E do "outro lado"? Como vivenciam passivos esse tipo de relação?
"No começo, não gostava, depois que me descobri puta comecei a ter prazer", conta o estudante Marino, de Passo Fundo (RS), sobre ser chamado por pronomes femininos.
O rapaz de 30 anos afirma que sua postura nos relacionamentos mudou há dois anos quando conheceu situações de dominação e submissão (BDSM).
"Sinto-me pertencente àquele que me trata assim", afirma. Ele esclarece que a postura só é bem-vinda na intimidade. "No trato social, não aceito bem."
De estatura baixa, corpo definido e poucos pelos, o estudante revela que se atrai pelo seu oposto. "Vejo como macho aquele cara mais másculo, geralmente mais forte, barbudo, parrudo."
Ele completa: "E como fêmea, aquela mais delicada, com depilação em dia, sobrancelhas inclusive, com roupas mais justas."
Com corpo inteiramente depilado e muitos músculos, Pedro, de 23 anos, de Fortaleza (CE), faz coro às diferenças corporais pelos dois componentes da relação.
"Curto muito pelos neles [nos ativos], em mim, gosto de ser lisa. E foco em ser rabuda para eles", explica o estudante que diz ser 100% passivo.
Pedro lembra que já teve dois namoros de dois anos cada em que os papéis eram bem determinados.
"Não me sinto bem se não me sentir a fêmea na relação. Essa dualidade me completa. Gosto de mandões, viris e que me protejam" explica.
Para ele, a situação extrapola a cama. "Adoro quando eles tocam a minha cintura ou me fazem passar na frente quando estamos entrando num restaurante ou coisa assim. São detalhes que fazem a diferença."
Quanto a críticas, elas podem vir deles mesmos, como no caso de Carlos. E o intérprete dá o tom do limite em que esse comportamento pode ser aproveitado da melhor forma.
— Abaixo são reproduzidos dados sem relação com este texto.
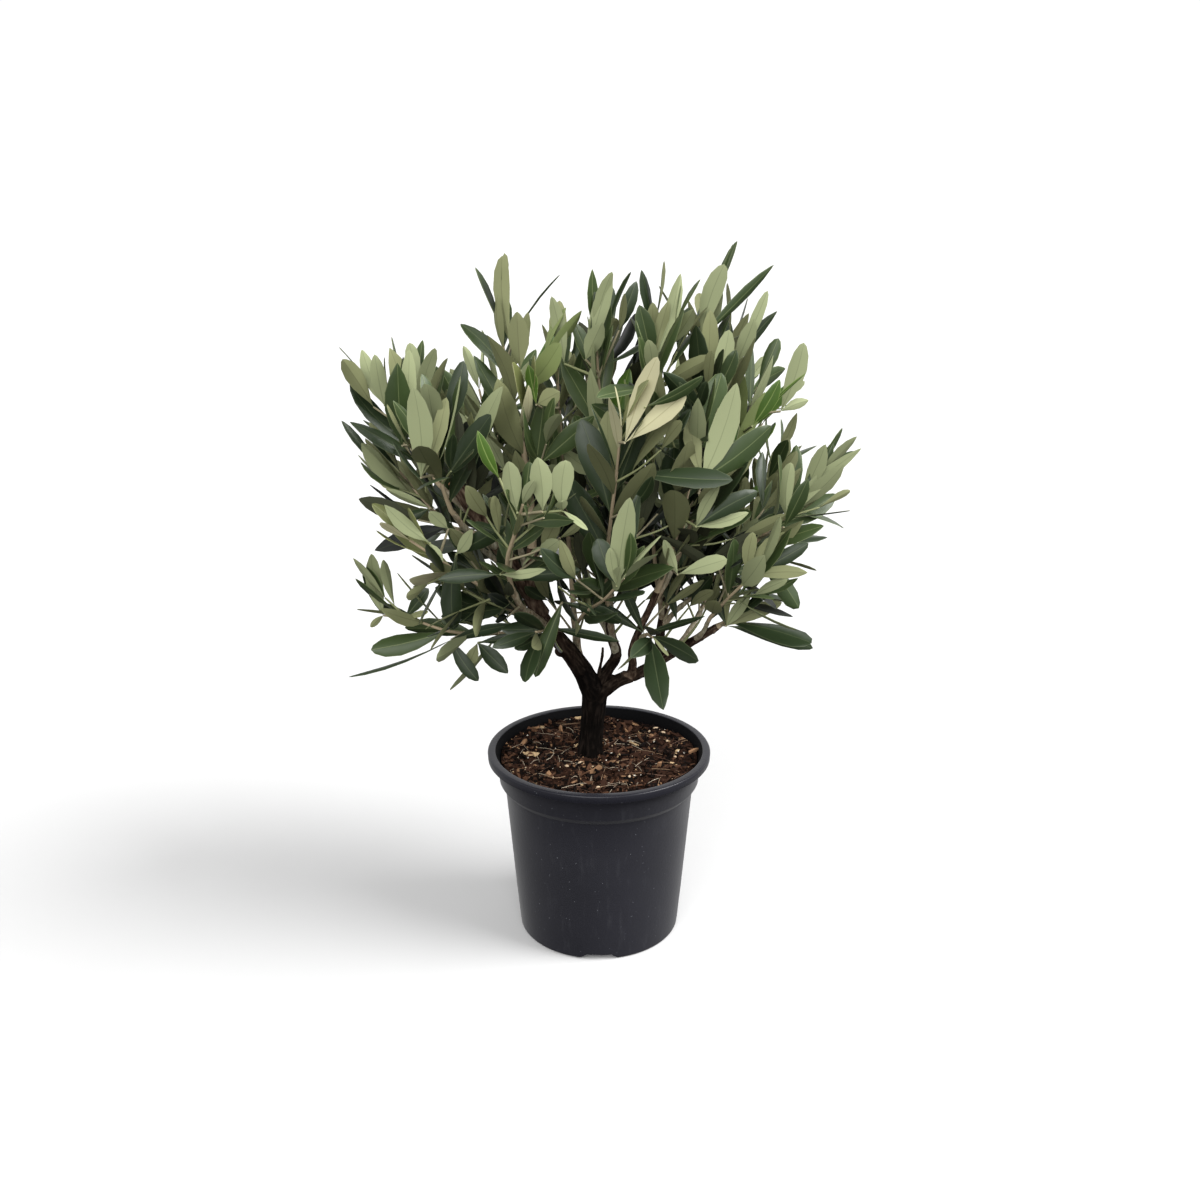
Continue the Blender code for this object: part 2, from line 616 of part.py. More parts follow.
def index_limbs(grown):
    """Points along the trunk and boughs, with the radius at each."""
    points = []
    radii = []
    for name, (path, sizes) in grown.items():
        thick = max(sizes) if sizes else TRUNK_TOP_RADIUS
        thin = min(sizes) if sizes else TRUNK_TOP_RADIUS
        spaced = axis_points(path)
        for k, point in enumerate(spaced):
            points.append(point)
            radii.append(thick + (thin - thick) * k / (len(spaced) - 1))
    return index_points(points), radii


def index_points(points):
    tree = kdtree.KDTree(len(points))
    for k, point in enumerate(points):
        tree.insert(point, k)
    tree.balance()
    return tree


class Space:
    """The room that one mass may fill, and what its leaves have taken of it."""

    def __init__(self, name, spaces, limbs):
        self.name = name
        self.stems, self.owners = spaces
        self.limbs, self.limb_radii = limbs
        self.taken = []

    def holds(self, points, margin):
        for point in points:
            own = self.stems.find(point, filter=lambda k: self.owners[k] == self.name)[2]
            other = self.stems.find(point, filter=lambda k: self.owners[k] != self.name)[2]
            if own + SPACE_MARGIN > other:
                return False
            for _, k, gap in self.limbs.find_range(point, LIMB_REACH):
                if gap < self.limb_radii[k] + margin:
                    return False
        return True

    def is_open(self, points):
        return all((point - other).length > LEAF_GAP for point in points for other in self.taken)


def leaf_frames(root, axis, out, length, spread, curl, roll, rise, stations):
    """Frames along a leaf, its X across the blade and its Y out of the upper side."""
    heading = axis * math.cos(spread) + out * math.sin(spread)
    heading = (heading + UP * rise).normalized()
    across = axis.cross(out).normalized()
    across = (across - heading * across.dot(heading)).normalized()
    across = Matrix.Rotation(roll, 3, heading) @ across
    frames = []
    place = root.copy()
    before = 0
    for share in stations:
        bend = Matrix.Rotation(curl * (share + before) / 2, 3, across)
        place = place + (bend @ heading) * length * (share - before)
        ahead = Matrix.Rotation(curl * share, 3, across) @ heading
        upper = ahead.cross(across)
        turn = Matrix((across, upper, ahead)).transposed().to_4x4()
        frames.append(Matrix.Translation(place) @ turn)
        before = share
    return frames


def leaf_body(name, frames, length, width):
    """A leaf of twelve faces: a point sunk in the twig, two stations, and the tip."""
    sizes = [(LEAF_POINT, LEAF_POINT)]
    for half in LEAF_HALF_WIDTHS:
        sizes.append((half * width / RING_HALF_WIDTH, -length * LEAF_THICK / 1.5))
    sizes.append((LEAF_POINT, LEAF_POINT))
    bm = loft(frames, sizes, 3)
    for frame in (frames[0], frames[-1]):
        ends = [vert for vert in bm.verts if (vert.co - frame.translation).length < 2 * LEAF_POINT]
        bmesh.ops.pointmerge(bm, verts=ends, merge_co=frame.translation)
    bmesh.ops.triangulate(bm, faces=bm.faces)
    return make_object(name, bm)


def draw_leaf(draw, share, row):
    """One leaf's size and set, at a share of the way up its twig: low leaves spread and droop more."""
    spread = SPREAD_LOW + (SPREAD_TOP - SPREAD_LOW) * share ** 0.7
    size = 0.86 + 0.3 * math.sin(math.pi * min(1, share + 0.12)) - 0.16 * share
    length = row.leaf * MM * size * draw.uniform(1 - LEAF_VARIES, 1 + LEAF_VARIES)
    width = length * draw.uniform(*LEAF_WIDTHS)
    spread = math.radians(spread + draw.uniform(-SPREAD_VARIES, SPREAD_VARIES))
    curl = math.radians(draw.uniform(*LEAF_CURLS))
    roll = math.radians(draw.uniform(-LEAF_ROLL, LEAF_ROLL))
    rise = row.rise - DROOP_LOW * (1 - share)
    return length, width, spread, curl, roll, rise


def grow_leaf(space, name, root, axis, out, radius, drawn):
    """A leaf from the middle of its twig, drawn in and shortened until it fits, or none."""
    length, width, spread, curl, roll, rise = drawn
    for shrink, fold in LEAF_TRIES:
        shape = (length * shrink, spread * fold, curl, roll, rise)
        tests = leaf_frames(root, axis, out, *shape, LEAF_TESTS)
        points = []
        for k, frame in enumerate(tests):
            middle = frame.translation
            points.append(middle)
            if 0 < k < len(tests) - 1:
                side = frame.to_3x3().col[0] * width * shrink * LEAF_EDGE
                points += [middle + side, middle - side]
        if space.holds(points, LIMB_MARGIN) and space.is_open(points[4:]):
            space.taken += points[4:]
            sunk = root - (axis * math.cos(spread) + out * math.sin(spread)) * radius * ROOT_SUNK
            frames = leaf_frames(root, axis, out, *shape, (0,) + LEAF_STATIONS + (1,))
            frames[0] = Matrix.Translation(sunk - root) @ frames[0]
            return leaf_body(name, frames, length * shrink, width * shrink)
    return None


def pair_directions(frame, turn):
    """The two opposite ways out from a twig at a node."""
    for k in range(2):
        angle = turn + math.pi * k
        yield frame.to_3x3() @ Vector((math.cos(angle), math.sin(angle), 0))


def grow_pairs(draw, space, name, path, radii, row, turn, first):
    """Pairs of leaves along a stem or a twig, up to a last pair at its tip."""
    total = lengths_along(path)[-1]
    count = max(1, round((total - first) / INTERNODE))
    frames = frames_along(path)
    leaves = []
    for k in range(count + 1):
        share = (first + (total - first) * k / count) / total
        point, axis = point_at(path, min(share, 0.995))
        nearest = min(frames, key=lambda frame: (frame.translation - point).length)
        radius = radii[0] + (radii[-1] - radii[0]) * share
        for side, out in enumerate(pair_directions(nearest, turn + k * math.pi / 2)):
            drawn = draw_leaf(draw, share, row)
            leaf = grow_leaf(space, f"{name}_{k}_{side}", point, axis, out, radius, drawn)
            if leaf:
                leaves.append(leaf)
    return leaves


def grow_twig(draw, space, name, path, share, turn, row):
    """A side twig that leaves its stem and turns back up along it, with its own pairs."""
    point, axis = point_at(path, share)
    frame = min(frames_along(path), key=lambda one: (one.translation - point).length)
    out = next(pair_directions(frame, turn))
    spread = math.radians(TWIG_SPREAD + draw.uniform(-TWIG_SPREAD_VARIES, TWIG_SPREAD_VARIES))
    length = draw.uniform(*TWIG_LENGTHS) * (TWIG_LENGTH_LOW - TWIG_LENGTH_LOSS * share)
    phase = draw.uniform(0, math.pi)
    leave = axis * math.cos(spread) + out * math.sin(spread)
    tip = point + (leave + UP * row.rise * TWIG_LIFT).normalized() * length
    twig = smooth_path([point, tip], leave.normalized(), TWIG_UPTURN, TWIG_STEP)
    if not space.holds(axis_points(twig)[2:], TWIG_RADIUS + LIMB_MARGIN / 2):
        return []
    radii = [TWIG_RADIUS + (STEM_TIP - TWIG_RADIUS) * k / (len(twig) - 1) for k in range(len(twig))]
    body = tube(name, twig, radii, TWIG_SIDES)
    return [body] + grow_pairs(draw, space, name, twig, radii, row, phase, TWIG_BARE_FOOT)


def make_mass(row, stems, grown, spaces, limbs, material):
    draw = random.Random(row.seed)
    space = Space(row.name, spaces, limbs)
    path = stems[row.name]
    base = grown[row.bough][1][-1]
    radii = [base + (STEM_TIP - base) * (k / (len(path) - 1)) ** STEM_TAPER for k in range(len(path))]
    stem = tube(row.name, path, radii, STEM_SIDES, material)
    turn = math.radians(row.turn)
    grown_on = grow_pairs(draw, space, row.name, path, radii, row, turn, BARE_FOOT)
    for k in range(row.twigs):
        share = TWIG_LOWEST + TWIG_SHARE * k / row.twigs
        side = turn + k * TWIG_TURN + draw.uniform(-TWIG_TURN_VARIES, TWIG_TURN_VARIES)
        grown_on += grow_twig(draw, space, f"{row.name}_twig_{k}", path, share, side, row)
    if grown_on:
        use_boolean(stem, "UNION", grown_on)
    keep_main_body(stem)
    stem.data.shade_smooth()
    stem.data.set_sharp_from_angle(angle=math.radians(LEAF_SHARP))
    return stem


def build():
    clear_scene()
    black = make_material("pot_plastic", (0.024, 0.024, 0.029), 0.38)
    compost = make_material("compost", (0.055, 0.024, 0.014), 0.95)
    bark = make_material("old_bark", (0.05, 0.032, 0.025), 0.85)
    young = make_material("young_bark", (0.22, 0.17, 0.1), 0.75)
    green = make_material("leaf", (0.11, 0.16, 0.07), 0.5)
    make_pot(black)
    make_soil(compost)
    grow_trunk("trunk", 0, bark)
    grown = bough_paths()
    make_boughs(grown, bark, young)
    stems = stem_paths(grown)
    spaces = index_spaces(stems)
    limbs = index_limbs(grown)
    for row in MASSES:
        make_mass(row, stems, grown, spaces, limbs, green)


build()
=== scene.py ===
import json
import math
import random
from collections import namedtuple

import bmesh
import bpy
from mathutils import Matrix, Vector, kdtree, noise
from mathutils.geometry import interpolate_bezier

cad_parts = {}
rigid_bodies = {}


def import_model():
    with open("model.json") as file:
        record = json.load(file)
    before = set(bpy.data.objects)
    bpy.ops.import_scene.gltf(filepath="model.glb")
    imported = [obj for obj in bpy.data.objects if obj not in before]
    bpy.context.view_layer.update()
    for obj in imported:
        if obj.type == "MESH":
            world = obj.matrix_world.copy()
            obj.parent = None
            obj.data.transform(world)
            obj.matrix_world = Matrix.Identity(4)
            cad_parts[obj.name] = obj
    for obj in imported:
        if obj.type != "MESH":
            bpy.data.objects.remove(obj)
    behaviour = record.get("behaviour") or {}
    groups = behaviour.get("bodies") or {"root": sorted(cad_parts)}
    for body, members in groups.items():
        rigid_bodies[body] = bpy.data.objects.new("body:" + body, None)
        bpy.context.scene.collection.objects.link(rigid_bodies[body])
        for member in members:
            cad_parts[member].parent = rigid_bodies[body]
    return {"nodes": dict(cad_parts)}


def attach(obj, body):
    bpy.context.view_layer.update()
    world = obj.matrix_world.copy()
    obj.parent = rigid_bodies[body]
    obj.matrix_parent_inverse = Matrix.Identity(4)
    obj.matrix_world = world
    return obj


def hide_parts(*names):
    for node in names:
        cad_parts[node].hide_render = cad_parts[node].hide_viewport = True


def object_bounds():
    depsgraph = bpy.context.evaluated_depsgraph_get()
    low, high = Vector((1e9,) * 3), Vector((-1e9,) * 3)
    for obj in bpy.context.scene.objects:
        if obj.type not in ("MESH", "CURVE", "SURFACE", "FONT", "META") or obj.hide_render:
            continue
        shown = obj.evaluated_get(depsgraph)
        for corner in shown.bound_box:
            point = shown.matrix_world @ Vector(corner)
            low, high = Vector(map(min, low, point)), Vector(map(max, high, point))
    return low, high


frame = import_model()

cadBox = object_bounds()
lowCorner, highCorner = Vector(cadBox[0]), Vector(cadBox[1])
mm = 0.001
up = Vector((0, 0, 1))
nodeNames = sorted(frame["nodes"])
foliageNodes = [name for name in nodeNames if name.startswith("foliage_")]
limbNodes = [name for name in nodeNames if name.startswith("limb_")]
boughNodes = [name for name in nodeNames if name.startswith("bough_")]
print("frame:", len(nodeNames), "nodes")


class Socket:  # an output in a material, so that sums on it read as plain maths
    def __init__(self, look, output):
        self.look = look
        self.output = output

    def maths(self, operation, other):
        return self.look.node("Math", {"operation": operation}, {0: self, 1: other})

    def __add__(self, other):
        return self.maths("ADD", other)

    def __mul__(self, other):
        return self.maths("MULTIPLY", other)

    __radd__ = __add__
    __rmul__ = __mul__


def setStops(elements, stops):  # colours and their places along a ramp
    for element, (at, colour) in zip((elements[0], elements[-1]), (stops[0], stops[-1])):
        element.position = at
        element.color = (*colour, 1)
    for at, colour in stops[1:-1]:
        elements.new(at).color = (*colour, 1)


class Look:  # one material and the nodes behind it
    def __init__(self, name, **fixed):
        self.material = bpy.data.materials.new(name)
        self.material.use_nodes = True
        self.tree = self.material.node_tree
        self.shader = self.tree.nodes["Principled BSDF"]
        for socket, value in fixed.items():
            self.shader.inputs[socket.replace("_", " ")].default_value = value

    def node(self, kind, settings, sockets, out=0):
        made = self.tree.nodes.new("ShaderNode" + kind)
        for key, value in settings.items():
            if key == "stops":
                setStops(made.color_ramp.elements, value)
            else:
                setattr(made, key, value)
        for key, value in sockets.items():
            self.feed(made.inputs[key], value)
        return Socket(self, made.outputs[out])

    def feed(self, socket, value):
        if isinstance(value, Socket):
            self.tree.links.new(value.output, socket)
        else:
            socket.default_value = value

    def drive(self, socket, value):
        self.feed(self.shader.inputs[socket], value)

    def place(self, stretch=(1, 1, 1)):  # Object coordinates (output 3), squeezed by stretch
        where = self.node("TexCoord", {}, {}, 3)
        return self.node("Mapping", {}, {"Vector": where, "Scale": stretch})

    def grain(self, where, scale, detail=4, rough=0.55):
        return self.node("TexNoise", {}, {"Vector": where, "Scale": scale, "Detail": detail,
                                          "Roughness": rough})

    def band(self, value, low, high):  # 0 below low, 1 above high
        return self.node("MapRange", {}, {"Value": value, "From Min": low, "From Max": high})

    def ramp(self, value, stops):
        return self.node("ValToRGB", {"stops": stops}, {0: value})

    def mix(self, share, first, second):  # sockets 0, 6, 7 and 2 of a colour mix
        return self.node("Mix", {"data_type": "RGBA"}, {0: share, 6: first, 7: second}, 2)

    def bump(self, height, distance, strength):  # distance in metres
        self.drive("Normal", self.node("Bump", {}, {"Height": height, "Distance": distance,
                                                    "Strength": strength}))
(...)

"Mas muito trabalho (interno) me deixou claro que é uma fetichização, como as outras que vivemos. E somos seres pensantes e inteligentes o bastante para, com muito diálogo, conseguir filtrar na intimidade com o outro o que pode ser agradável ou não e, em se tratando de um relacionamento mais longo, o que pode ser prejudicial ou não."
*Os nomes dos entrevistados foram sugeridos ou trocados a pedido deles.